Strait transits put ships in a particularly precarious position because they are navigating through narrow passageways of water, usually with only one clear path in and out. During the exercise, CSG 12 was confronted with various simulated threats.
Atlantic Ocean ─ (NNS) ─ February 11, 2019. The Nimitz-class aircraft carrier USS Abraham Lincoln (CVN 72) and ships from its carrier strike group (ABECSG) participated in a simulated strait transit off the eastern coast of the United States, Feb. 7.
Carrier Strike Group (CSG) 12 conducted the simulation as part of composite unit training exercise (COMPTUEX) to test the strike group’s ability to navigate safely, while also dealing with threats that could be encountered during their upcoming deployment scheduled for later this year. The Álvaro de Bazan-class Spanish navy frigate ESPS Méndez Núñez (F 104) and the Arleigh Burke-class guided-missile destroyer USS Bainbridge (DDG 96) joined Abraham Lincoln during the exercise.
“We train so it is second nature for when we do it in the real world,” said Cmdr. Kenneth Myrick, Abraham Lincoln’s intelligence officer. “In straits there is an increased opportunity for miscalculation. They are a prime space for those who may want to take advantage of our limited maneuverability. We need to understand how to defend ourselves while in straits if we find ourselves in that situation.”

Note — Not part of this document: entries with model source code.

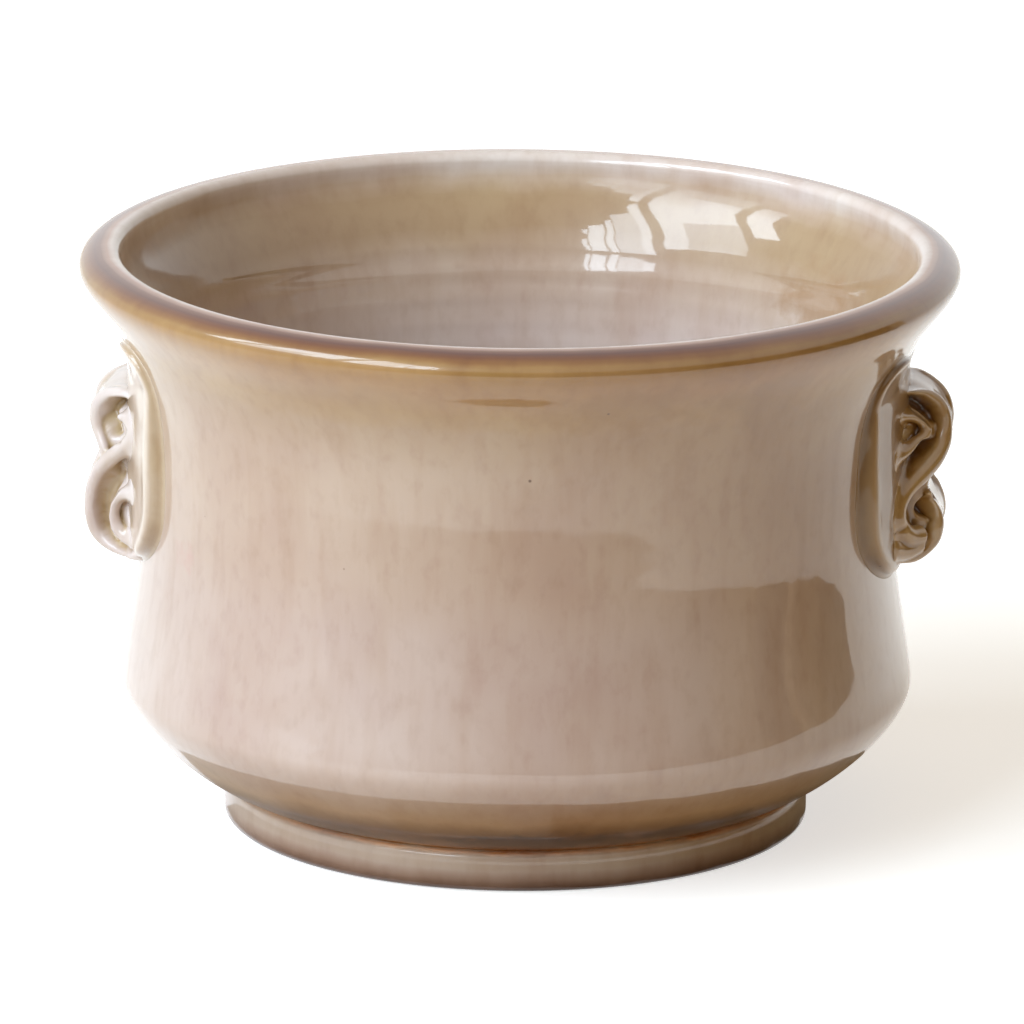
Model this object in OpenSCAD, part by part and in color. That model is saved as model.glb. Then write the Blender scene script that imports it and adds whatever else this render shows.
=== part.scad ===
// Small wheel-thrown flower pot: a bellied bowl with a waisted neck and a flared rim,
// a turned foot ring, and on each side a scroll ear luted to an oval-cornered pad.
// The origin is the centre of the foot, +Z is up, and the ears lie along X.

/* [Pot] */
// Diameter across the outside of the lip
rim_d = 180; // [150:1:215]
// Height from the foot to the crest of the lip
pot_h = 119.5; // [110:0.5:140]
// How far the neck is drawn in at its waist, from the outermost line of the lip
waist_inset = 13.2; // [11:0.2:16]
// How far the waist lies below the crest of the lip
waist_drop = 52.1; // [48:0.1:60]
// How far the belly swells out past the waist
belly_swell = 4.4; // [3:0.2:7]
// Thickness of the thrown wall
wall_t = 6.5; // [4:0.5:8]
// Thickness of the floor
floor_t = 7; // [5:0.5:10]

/* [Lip] */
// Height of the lip bead, from the end of the flare to the crest
lip_h = 12.8; // [10:0.2:15]
// How far the lip stands out from the end of the flare
lip_overhang = 5.7; // [4:0.1:7]
// Slope of the flare at its end, from level
flare_angle = 55; // [48:1:62]
// Width of the slope from the crest out to the edge of the lip
lip_slope_w = 6.5; // [5:0.5:8]
// Drop of that slope
lip_slope_h = 4; // [3:0.5:5]
// Rounding of the inner edge of the lip
lip_round = 2.1; // [1:0.1:3]

/* [Foot] */
// Outer diameter of the foot ring
foot_d = 120; // [100:1:140]
// Height of the foot ring
foot_h = 8.3; // [6:0.1:11]
// Width of the foot ring
foot_w = 10; // [7:0.5:14]
// Rounding of its lower outer edge
foot_round = 2.5; // [1:0.5:3.5]
// Depth of the groove between foot and bowl
groove_depth = 2.4; // [1:0.2:4]
// Height of the sloped shoulder below the groove
groove_h = 2; // [1:0.2:2.4]
// Slope of the bowl where it leaves the groove, from level
bowl_angle = 12; // [6:1:20]

/* [Drain hole] */
// Diameter of the hole in the middle of the floor
drain_d = 14; // [6:1:24]

/* [Pads] */
// Width of a pad round the neck
pad_w = 62.5; // [56:0.5:72]
// Height of a pad
pad_h = 53.5; // [50:0.5:54]
// How far the middle of a pad lies below the crest of the lip
pad_drop = 41.8; // [40.5:0.1:43]
// Thickness of a pad over the waist
pad_t = 3.4; // [2.4:0.1:4.4]
// Rounding of its upper corners
pad_top_round = 12; // [6:1:22]
// Rounding of its lower corners
pad_bottom_round = 20; // [12:1:24]

/* [Scroll ears] */
// How far the middle of an ear lies below the crest of the lip
ear_drop = 45.5; // [44.5:0.1:46.5]
// Width of an ear where it leaves the pad
ear_root_w = 25; // [22:0.5:28]
// Width of its nose
ear_nose_w = 4; // [3:0.5:6]
// How far each scrolled side slants in towards the nose
ear_slant = 48.8; // [46:0.2:52]
// Width of the strap that draws the scroll
strap_w = 3.6; // [2.4:0.1:4]
// How far the strap stands off the side face, across the ear
strap_h = 3; // [1.8:0.1:3.4]
// Radius of the larger volute, to the middle of its strap
big_volute_r = 8.2; // [7.4:0.1:8.4]
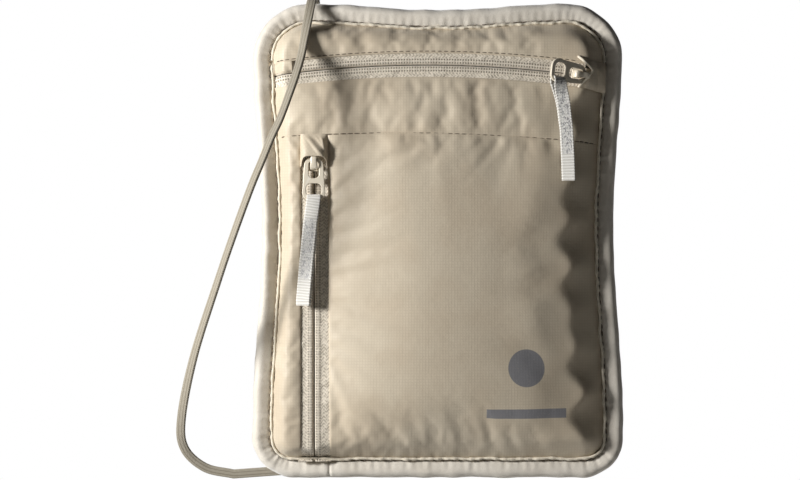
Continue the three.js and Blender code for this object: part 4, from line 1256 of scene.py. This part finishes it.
def build_anchors():
    """Knit patches that hold the cord's two ends to the back, bar-tacked round their edges."""
    for side in ("left", "right"):
        (x0, x1), _, (z0, z1) = cad_box(f"cord_anchor_{side}")
        x, z = np.meshgrid(np.linspace(x0, x1, 31), np.linspace(z0, z1, 31), indexing="xy")
        edge = np.minimum(np.minimum(x - x0, x1 - x), np.minimum(z - z0, z1 - z))
        over = 0.5 * np.exp(-((x - (x0 + x1) / 2) / 1.9) ** 6)
        depth = -0.25 - 0.75 * smooth(edge / 1.0) - over + 0.05 * ripple(x, z, 71, 6, 2)
        shape = sheet(np.stack([x, depth, z], -1), flip=True)
        make_piece(f"anchor_patch_{side}", shape, KNIT_CLOTH, "knit", f"cord_anchor_{side}")
        box = rounded_rect((x1 - x0) / 2 - 1.1, z0 + 1.1, z1 - 1.1, 0.6)
        run = resample(np.vstack([box, box[:1]]), 200)
        path = np.c_[run[:, 0] + (x0 + x1) / 2, np.full(200, -1.05), run[:, 1]]
        stitches = threads(path, (0, -1, 0), 1.7, 1.2, 0.16, seed=3)
        make_piece(f"anchor_stitches_{side}", stitches, THREAD, "knit")


# ---------------------------------------------------------------- topstitching on the panels
def build_topstitching(built):
    """Rows of stitches laid on the finished panels, a little in from their folded edges."""
    strip_x, strip_z = h_zip(np.linspace(-57, 57, 400), TAPE_HALF + 0.15)
    band_x = np.linspace(-60, 60, 400)
    band_z = band_seam(band_x) + 0.2 * np.abs(np.sin(band_x * math.pi / 2.7)) - 0.05
    for name, x, z, pitch, length, radius in (("top_strip", strip_x, strip_z, 2.4, 1.9, 0.18),
                                              ("band", band_x, band_z, 2.7, 2.66, 0.25)):
        co = np.array([v.co for v in built[name].data.vertices]) / MM
        tree = flat_tree(co[:, [0, 2]])
        highest = [max(-co[n[1]][1] for n in tree.find_n((px, pz, 0), 6)) for px, pz in zip(x, z)]
        depth = np.convolve(np.pad(highest, 2, mode="edge"), np.ones(5) / 5, mode="valid")
        stitches = threads(np.c_[x, depth, z], (0, 1, 0), pitch, length, radius, seed=9)
        # these stitches are painted dark as the shade along the folded seam edge
        make_piece(f"{name}_topstitch", stitches, THREAD_PAINTED_SHADE, "ripstop")


# ---------------------------------------------------------------- materials on the hidden CAD nodes
def finish_hidden():
    coils = [f"{zip_}_coil_{side}" for zip_, side in (("h_zip", "upper"), ("h_zip", "lower"),
                                                     ("v_zip", "left"), ("v_zip", "right"))]
    for material, nodes in ((FOAM, ["back_padding"]), (LINING_CLOTH, ["back_lining", "divider_panel"]),
                            (COIL, coils)):
        for node in nodes:
            hidden = bpy.data.objects[node].data.materials
            hidden.clear()
            hidden.append(material)


# ---------------------------------------------------------------- stage
def area_light(name, location, size, power):
    """A square lamp that shines on the origin."""
    data = bpy.data.lights.new(name, "AREA")
    data.shape, data.size, data.energy = "SQUARE", size, power
    obj = add_object(name, data)
    obj.location = location
    obj.rotation_mode = "QUATERNION"
    obj.rotation_quaternion = (-Vector(location)).to_track_quat("-Z", "Y")


def build_stage():
    mesh = bpy.data.meshes.new("floor")
    w, low = 1.6, -0.45
    mesh.from_pydata([(-w, -w, low), (w, -w, low), (w, w, low), (-w, w, low)], [], [(0, 1, 2, 3)])
    paper = Nodes("paper", 0.9, specular=0.1)
    paper.colour(paper.mix(paper.noise(0.01, 2), (0.92, 0.92, 0.91), (0.88, 0.88, 0.87)))
    mesh.materials.append(paper.material)
    add_object("floor", mesh)
    area_light("key", (-0.47, -0.255, 0.09), 0.12, 4.4)
    area_light("fill", (0.1, -1.4, 0.4), 1.2, 0.1)
    area_light("rear", (0.25, 1.25, 0.3), 0.8, 11.0)
    # the world is white to the camera and dim to everything else, so the shaded side stays deep
    world = bpy.data.worlds.new("studio")
    bpy.context.scene.world = world
    world.use_nodes = True
    tree = world.node_tree
    seen = tree.nodes.new("ShaderNodeLightPath").outputs["Is Camera Ray"]
    strength = tree.nodes.new("ShaderNodeMapRange")
    tree.links.new(seen, strength.inputs["Value"])
    strength.inputs["To Min"].default_value, strength.inputs["To Max"].default_value = 0.03, 1.0
    tree.links.new(strength.outputs[0], tree.nodes["Background"].inputs["Strength"])
    tree.nodes["Background"].inputs["Color"].default_value = (1, 1, 1, 1)

    camera = bpy.data.cameras.new("camera")
    camera.lens, camera.sensor_width = 100, 36
    obj = add_object("camera", camera)
    obj.location = (-0.0144, -0.848, 0.0002)
    obj.rotation_euler = (math.radians(90), 0, 0)
    bpy.context.scene.camera = obj
    bpy.context.scene.view_settings.view_transform = "Standard"


built = build_panels()
build_border()
build_piping()
build_back()
build_zip("h", h_zip, -58.7, 59, ((1, "h_zip_tape_upper"), (-1, "h_zip_tape_lower")))
build_zip("v", v_zip, -83.5, float(band_seam(V_X)) + 0.5, ((-1, "v_zip_tape_left"), (1, "v_zip_tape_right")))
build_pulls()
build_hood()
build_tabs()
build_cord()
build_anchors()
build_topstitching(built)
finish_hidden()
build_stage()
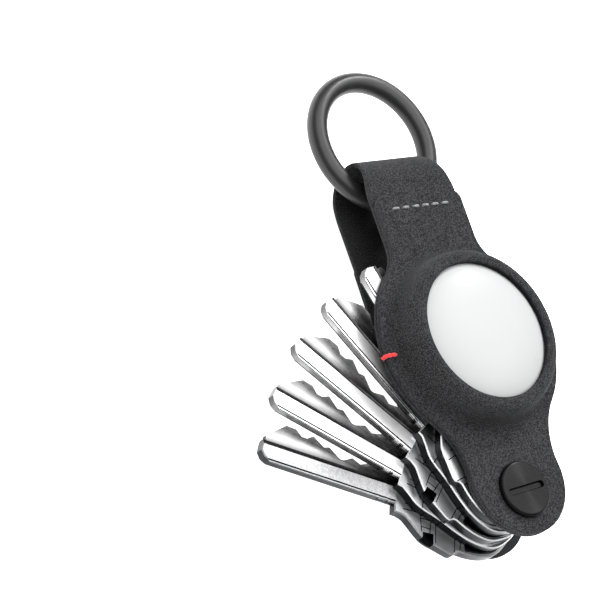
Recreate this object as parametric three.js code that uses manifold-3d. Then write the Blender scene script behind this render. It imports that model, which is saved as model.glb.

Strait transits put ships in a particularly precarious position because they are navigating through narrow passageways of water, usually with only one clear path in and out. When a strike group makes this type of transit, it is in a higher protective posture than normal due to high traffic or the possibility of foreign threats or attacks. During the exercise, CSG 12 was confronted with various simulated threats, including low-buzzing aircraft, small surface contacts, mine-laying craft and submarines.
“This was my 36th time maneuvering the ship during restricted transit operations, and it was a lot different than any other time,” said Quartermaster Seaman Steven Pettit, the master helmsman during the simulation. “Without the training I had, I wouldn’t have known how to best execute as well as I did today. It was controlled chaos in the bridge, but I think it was the best I’ve seen the bridge team work together.”
The aim of the simulation was to help all participating assets understand what the environment could be like as CSG 12 transits the straits in international waters during its upcoming deployment.
“Until we actually go through it, you won’t know how well your team will handle it,” said Quartermaster 3rd Class Ryan Gouger, the quartermaster of the watch during the strait transit exercise. “After seeing the way the officer of the deck and the entire bridge team was able to stay organized and composed through the chaos, I think we are as ready for deployment as we could ever be.”
Carrier strike groups are readily capable of responding wherever and whenever required, through a variety of mission sets. In addition to possessing the flexibility and sustainability to fight major wars and ensure freedom of the seas, a strike group is a visible and powerful symbol of the United States’ commitment to our allies and partners.
CSG 12 consists of flagship Abraham Lincoln, Carrier Air Wing (CVW) 7, the Ticonderoga-class guided missile cruiser USS Leyte Gulf (CG 55), and ships assigned to Destroyer Squadron 2: the Arleigh Burke-class guided missile destroyers USS Bainbridge (DDG 96), USS Gonzalez (DDG 66), USS Mason (DDG 87), and USS Nitze (DDG 94). Also operating with CSG 12 is the Álvaro de Bazan-class Spanish navy frigate ESPS Méndez Núñez (F 104).
The components of CSG 12 embody a “team-of-teams” concept, combining advanced surface, air and systems assets to create and sustain operational capability. This enables them to prepare for and conduct global operations, have effective and lasting command and control, and demonstrate dedication and commitment to becoming the strongest warfighting force for the Navy and the nation.